**WHAT THE TASK REQUIRES:** Begin with the line that contains "Keep writing the" and end with the line that contains "MERGE = 1e-6", transcribing exactly each line in that stretch and no other.

-- Start --

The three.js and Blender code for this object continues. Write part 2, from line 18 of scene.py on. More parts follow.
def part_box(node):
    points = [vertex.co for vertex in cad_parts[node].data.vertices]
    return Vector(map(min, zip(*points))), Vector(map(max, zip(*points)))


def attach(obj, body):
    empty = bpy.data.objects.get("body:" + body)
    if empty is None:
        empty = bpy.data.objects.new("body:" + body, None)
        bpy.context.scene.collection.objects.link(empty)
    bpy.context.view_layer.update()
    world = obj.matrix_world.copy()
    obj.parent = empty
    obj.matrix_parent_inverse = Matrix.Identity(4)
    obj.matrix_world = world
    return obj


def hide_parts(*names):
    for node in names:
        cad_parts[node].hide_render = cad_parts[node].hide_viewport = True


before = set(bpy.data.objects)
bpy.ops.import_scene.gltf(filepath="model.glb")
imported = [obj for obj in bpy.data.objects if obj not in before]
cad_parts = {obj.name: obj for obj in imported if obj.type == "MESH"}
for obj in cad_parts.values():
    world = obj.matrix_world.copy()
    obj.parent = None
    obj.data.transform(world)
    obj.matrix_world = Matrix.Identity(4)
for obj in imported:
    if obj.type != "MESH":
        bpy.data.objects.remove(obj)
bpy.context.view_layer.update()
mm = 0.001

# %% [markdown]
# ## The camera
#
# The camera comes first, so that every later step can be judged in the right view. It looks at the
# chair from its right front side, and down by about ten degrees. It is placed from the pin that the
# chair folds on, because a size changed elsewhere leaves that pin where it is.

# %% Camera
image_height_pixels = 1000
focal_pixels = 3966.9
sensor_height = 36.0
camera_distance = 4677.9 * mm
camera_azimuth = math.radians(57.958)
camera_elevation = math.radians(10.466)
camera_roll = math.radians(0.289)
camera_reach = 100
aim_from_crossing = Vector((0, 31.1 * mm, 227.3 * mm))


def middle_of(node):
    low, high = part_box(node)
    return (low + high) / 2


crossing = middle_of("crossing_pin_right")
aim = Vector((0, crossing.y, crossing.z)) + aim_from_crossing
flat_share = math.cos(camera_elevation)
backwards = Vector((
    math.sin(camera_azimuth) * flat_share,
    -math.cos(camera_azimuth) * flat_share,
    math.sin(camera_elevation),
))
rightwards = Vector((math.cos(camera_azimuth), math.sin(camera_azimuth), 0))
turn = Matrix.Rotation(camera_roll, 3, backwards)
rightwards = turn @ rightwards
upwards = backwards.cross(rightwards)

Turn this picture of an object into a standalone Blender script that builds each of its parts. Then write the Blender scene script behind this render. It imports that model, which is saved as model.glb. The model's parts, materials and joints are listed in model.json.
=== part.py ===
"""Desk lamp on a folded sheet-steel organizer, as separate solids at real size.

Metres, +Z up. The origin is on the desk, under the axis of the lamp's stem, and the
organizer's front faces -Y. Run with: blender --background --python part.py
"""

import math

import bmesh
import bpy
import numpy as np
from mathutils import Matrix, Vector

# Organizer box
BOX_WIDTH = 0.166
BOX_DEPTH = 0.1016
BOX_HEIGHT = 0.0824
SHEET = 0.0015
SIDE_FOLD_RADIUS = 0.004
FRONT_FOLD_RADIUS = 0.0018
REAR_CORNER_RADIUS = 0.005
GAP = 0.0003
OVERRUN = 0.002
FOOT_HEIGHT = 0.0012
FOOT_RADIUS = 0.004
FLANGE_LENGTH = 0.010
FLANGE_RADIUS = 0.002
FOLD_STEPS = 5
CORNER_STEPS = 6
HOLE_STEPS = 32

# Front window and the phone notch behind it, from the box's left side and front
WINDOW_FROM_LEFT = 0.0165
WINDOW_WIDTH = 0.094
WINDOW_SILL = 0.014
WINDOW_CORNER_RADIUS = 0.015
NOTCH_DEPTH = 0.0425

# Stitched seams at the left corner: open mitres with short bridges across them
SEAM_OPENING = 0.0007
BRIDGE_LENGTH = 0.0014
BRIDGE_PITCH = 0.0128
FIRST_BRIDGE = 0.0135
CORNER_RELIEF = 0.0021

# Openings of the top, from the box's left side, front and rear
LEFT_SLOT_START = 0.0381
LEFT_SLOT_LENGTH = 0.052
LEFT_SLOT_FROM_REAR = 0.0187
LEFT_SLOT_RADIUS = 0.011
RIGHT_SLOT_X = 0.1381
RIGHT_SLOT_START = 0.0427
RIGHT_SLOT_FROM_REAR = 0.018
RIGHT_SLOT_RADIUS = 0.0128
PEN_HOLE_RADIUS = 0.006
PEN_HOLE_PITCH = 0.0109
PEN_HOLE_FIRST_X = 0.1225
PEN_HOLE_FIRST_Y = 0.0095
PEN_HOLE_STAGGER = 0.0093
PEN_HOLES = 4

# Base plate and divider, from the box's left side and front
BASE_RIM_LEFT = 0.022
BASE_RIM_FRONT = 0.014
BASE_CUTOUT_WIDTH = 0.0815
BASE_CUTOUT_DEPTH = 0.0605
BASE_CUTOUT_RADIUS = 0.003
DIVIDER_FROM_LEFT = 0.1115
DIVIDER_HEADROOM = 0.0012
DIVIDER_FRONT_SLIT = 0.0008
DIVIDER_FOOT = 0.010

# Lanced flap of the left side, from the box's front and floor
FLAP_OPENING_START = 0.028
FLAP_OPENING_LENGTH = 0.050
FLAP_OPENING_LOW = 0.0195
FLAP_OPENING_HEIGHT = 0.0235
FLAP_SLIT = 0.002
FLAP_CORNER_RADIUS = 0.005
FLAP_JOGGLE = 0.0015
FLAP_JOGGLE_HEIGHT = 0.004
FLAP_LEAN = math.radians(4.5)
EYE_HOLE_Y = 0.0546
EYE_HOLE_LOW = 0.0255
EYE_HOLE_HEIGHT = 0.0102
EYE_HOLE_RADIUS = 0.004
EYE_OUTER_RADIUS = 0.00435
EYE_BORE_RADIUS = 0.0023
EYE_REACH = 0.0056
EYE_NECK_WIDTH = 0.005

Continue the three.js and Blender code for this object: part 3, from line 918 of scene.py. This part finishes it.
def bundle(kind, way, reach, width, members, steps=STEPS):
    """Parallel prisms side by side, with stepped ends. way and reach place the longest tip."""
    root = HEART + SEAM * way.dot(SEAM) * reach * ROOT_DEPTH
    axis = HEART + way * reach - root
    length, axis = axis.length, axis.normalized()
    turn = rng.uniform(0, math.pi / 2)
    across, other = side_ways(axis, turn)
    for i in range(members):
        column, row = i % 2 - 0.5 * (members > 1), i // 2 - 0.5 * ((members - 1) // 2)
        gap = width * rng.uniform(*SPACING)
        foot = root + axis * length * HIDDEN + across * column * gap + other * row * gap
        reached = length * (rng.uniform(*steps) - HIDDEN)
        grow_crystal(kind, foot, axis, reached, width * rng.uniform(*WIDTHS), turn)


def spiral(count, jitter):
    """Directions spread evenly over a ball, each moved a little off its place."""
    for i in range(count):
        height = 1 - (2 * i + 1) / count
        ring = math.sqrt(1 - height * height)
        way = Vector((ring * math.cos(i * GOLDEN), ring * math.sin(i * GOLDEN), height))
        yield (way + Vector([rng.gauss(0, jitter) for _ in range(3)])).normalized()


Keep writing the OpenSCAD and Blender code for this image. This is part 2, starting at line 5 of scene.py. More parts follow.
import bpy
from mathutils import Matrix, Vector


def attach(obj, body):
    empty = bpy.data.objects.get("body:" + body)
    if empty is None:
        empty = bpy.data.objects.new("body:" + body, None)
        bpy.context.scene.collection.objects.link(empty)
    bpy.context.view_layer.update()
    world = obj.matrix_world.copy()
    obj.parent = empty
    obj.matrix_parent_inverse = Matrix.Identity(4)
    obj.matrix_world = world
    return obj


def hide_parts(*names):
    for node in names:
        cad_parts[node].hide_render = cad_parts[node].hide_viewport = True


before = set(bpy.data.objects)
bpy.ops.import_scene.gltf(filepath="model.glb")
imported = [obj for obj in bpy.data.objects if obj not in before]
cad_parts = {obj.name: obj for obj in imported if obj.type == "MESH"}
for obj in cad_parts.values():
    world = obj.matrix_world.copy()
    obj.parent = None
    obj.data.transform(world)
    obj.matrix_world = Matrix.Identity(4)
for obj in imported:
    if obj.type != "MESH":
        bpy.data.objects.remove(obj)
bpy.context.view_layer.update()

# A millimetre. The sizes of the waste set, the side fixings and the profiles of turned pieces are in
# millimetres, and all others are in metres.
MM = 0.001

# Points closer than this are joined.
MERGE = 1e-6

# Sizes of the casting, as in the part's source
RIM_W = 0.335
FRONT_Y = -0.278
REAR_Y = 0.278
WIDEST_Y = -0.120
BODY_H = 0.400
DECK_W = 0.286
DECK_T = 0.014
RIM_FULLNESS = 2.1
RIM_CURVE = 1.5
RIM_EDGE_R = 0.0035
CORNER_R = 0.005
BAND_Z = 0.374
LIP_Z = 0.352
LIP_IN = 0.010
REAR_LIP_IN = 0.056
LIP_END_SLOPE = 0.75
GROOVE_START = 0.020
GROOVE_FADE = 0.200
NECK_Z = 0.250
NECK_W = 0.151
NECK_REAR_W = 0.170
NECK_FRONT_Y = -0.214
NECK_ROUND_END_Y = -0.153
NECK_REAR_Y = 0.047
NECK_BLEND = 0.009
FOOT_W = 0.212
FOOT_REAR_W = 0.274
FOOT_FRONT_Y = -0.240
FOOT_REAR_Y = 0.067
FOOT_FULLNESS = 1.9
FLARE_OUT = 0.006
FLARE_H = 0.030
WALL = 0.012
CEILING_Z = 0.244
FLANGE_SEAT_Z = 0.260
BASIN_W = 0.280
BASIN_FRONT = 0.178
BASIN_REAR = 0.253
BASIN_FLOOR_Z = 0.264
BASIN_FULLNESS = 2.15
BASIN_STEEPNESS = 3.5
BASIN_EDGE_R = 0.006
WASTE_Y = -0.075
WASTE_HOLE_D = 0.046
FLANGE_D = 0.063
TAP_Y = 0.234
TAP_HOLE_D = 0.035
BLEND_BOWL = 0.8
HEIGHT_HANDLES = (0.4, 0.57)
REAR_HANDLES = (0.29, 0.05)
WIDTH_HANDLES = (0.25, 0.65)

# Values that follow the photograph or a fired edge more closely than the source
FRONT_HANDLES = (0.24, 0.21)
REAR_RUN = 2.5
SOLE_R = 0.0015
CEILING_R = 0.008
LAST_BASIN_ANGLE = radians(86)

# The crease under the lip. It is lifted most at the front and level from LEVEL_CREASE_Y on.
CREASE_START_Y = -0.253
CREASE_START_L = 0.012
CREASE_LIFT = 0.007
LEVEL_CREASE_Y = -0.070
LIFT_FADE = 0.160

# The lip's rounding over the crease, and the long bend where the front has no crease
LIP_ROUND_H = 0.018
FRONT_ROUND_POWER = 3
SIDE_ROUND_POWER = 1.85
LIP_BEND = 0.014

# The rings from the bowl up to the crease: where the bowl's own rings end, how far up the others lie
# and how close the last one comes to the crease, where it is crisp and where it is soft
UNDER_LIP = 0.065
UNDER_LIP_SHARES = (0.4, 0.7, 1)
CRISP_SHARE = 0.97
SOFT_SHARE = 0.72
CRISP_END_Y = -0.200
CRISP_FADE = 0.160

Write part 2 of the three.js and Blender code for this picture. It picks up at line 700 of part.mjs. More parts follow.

-- End --

**FINAL RESULT:**
Keep writing the OpenSCAD and Blender code for this image. This is part 2, starting at line 5 of scene.py. More parts follow.
import bpy
from mathutils import Matrix, Vector


def attach(obj, body):
    empty = bpy.data.objects.get("body:" + body)
    if empty is None:
        empty = bpy.data.objects.new("body:" + body, None)
        bpy.context.scene.collection.objects.link(empty)
    bpy.context.view_layer.update()
    world = obj.matrix_world.copy()
    obj.parent = empty
    obj.matrix_parent_inverse = Matrix.Identity(4)
    obj.matrix_world = world
    return obj


def hide_parts(*names):
    for node in names:
        cad_parts[node].hide_render = cad_parts[node].hide_viewport = True


before = set(bpy.data.objects)
bpy.ops.import_scene.gltf(filepath="model.glb")
imported = [obj for obj in bpy.data.objects if obj not in before]
cad_parts = {obj.name: obj for obj in imported if obj.type == "MESH"}
for obj in cad_parts.values():
    world = obj.matrix_world.copy()
    obj.parent = None
    obj.data.transform(world)
    obj.matrix_world = Matrix.Identity(4)
for obj in imported:
    if obj.type != "MESH":
        bpy.data.objects.remove(obj)
bpy.context.view_layer.update()

# A millimetre. The sizes of the waste set, the side fixings and the profiles of turned pieces are in
# millimetres, and all others are in metres.
MM = 0.001

# Points closer than this are joined.
MERGE = 1e-6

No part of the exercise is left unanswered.